Like most novels I believe it to be far superior to the movie. This being said I have not watched the movie. However it is like reading a love note. You can take it in personally and envision what each sentence means or evokes to you as the reader. The movie stamps the directors vision as to the physical attributes of a character, pushes side story drama into the forefront, and presents sensory overload with music and scenery.

16 June 2009

These Is My Words

by Nancy Turner


LOVED IT.

Devoured it.

Will be mailing it to Todd to have him read it, but with the caveat that he MUST mail it back when he's done so I can keep it on the bookshelf.

Plan to read it again. I hardly ever do that. Only with the really good ones.

Adventure. Romance. Raw emotion.

One of the best books I've read in years.

Wow.

08 June 2009

Tuck Everlasting

by Natalie Babbitt.Tuck Everlasting is a really sweet story. It is. Its a delight to read. If you're typically a fast reader you could probably read it in 2-3 hours. Just short and simple.

I enjoyed it until I got to the end. My issue is that is just ends! The story is flowing along, and then wham! The last chapter takes place a lifetime after the previous one, without any explanation or insight. I was left wondering about everything that had happened in the interim, and why certain characters chose the way they did. The closest thing I can compare it to is a creative writing assignment for a college course---you have an idea, you flesh it out, things are coursing along and suddenly you realize you've almost hit your page limit so you hurriedly wrap things up.

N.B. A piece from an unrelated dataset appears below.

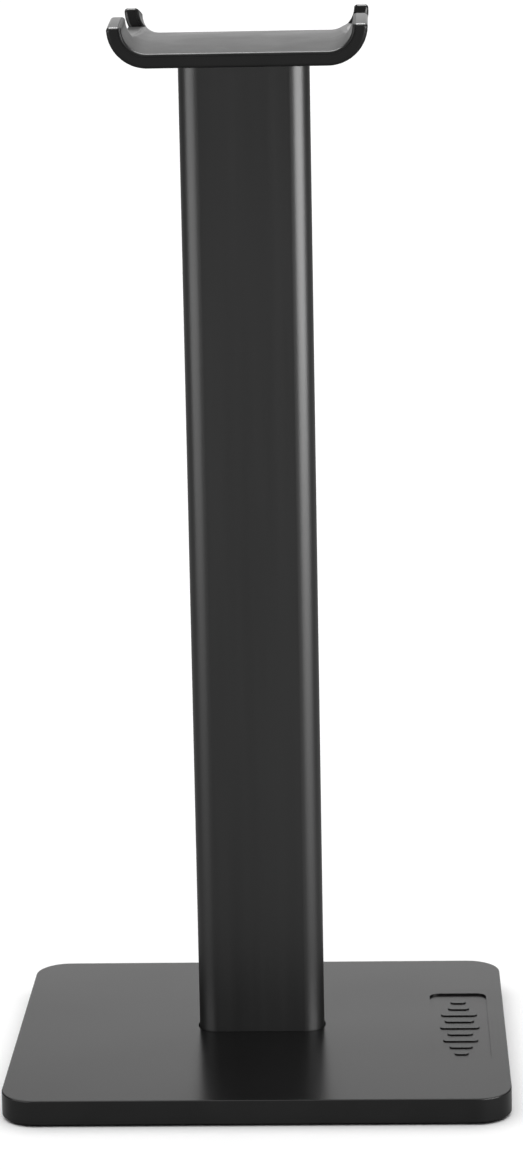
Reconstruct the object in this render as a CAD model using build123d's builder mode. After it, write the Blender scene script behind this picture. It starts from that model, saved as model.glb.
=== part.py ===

That is what the ending reminded me of. I was in a bad mood for 3 days because of it.

I need to learn not to let books bother me so much.

***
Winnie Foster meets a family one day who claim to be immortal. She has to decide whether to protect their secret, and whether she would like to join their status or keep her own mortality.

Inkspell

by Cornelia Funke.

I read this as soon as I could after reading Inkheart....but I was kind of disappointed. Mainly because the book really sets up the third and last installment instead of wrapping its own storylines up nice and tidy. I really got to like Dustfinger, a character brought to life from a book in Inkheart, during this story. You really see him as a rounded character. In fact, I would venture to say that the majority of this book is more centered around him than around Mo, Meggie, Elinor, and Resa.

After reading Inkheart and Inkspell so close together I have noticed the author's foreshadowing style is a bit predictable, and I guessed correctly what happened in the 3rd book, according to wikipedia. (I just don't have the time to read it, and there are a few plot spins that make me not want to read it too so I cheated by reading the synopsis on wikipedia. Hey, I still wanted to know how she ended it!)

Plus, I have to admit that a close associate warned me over the weekend that the 3rd book was night and day different from the first book....so that kind of turned me off too. But I'm glad she warned me because after seeing the synopsis I would have been mad if I had spent a couple days reading it and was disappointed that what I wanted to happen didn't happen afterall.

Inkspell continues the adventures begun in Inkheart, only instead of having characters come out of books into the "real world" like in Inkheart, the characters enter the inkworld within the pages of the fictional Inkheart book in Inkspell.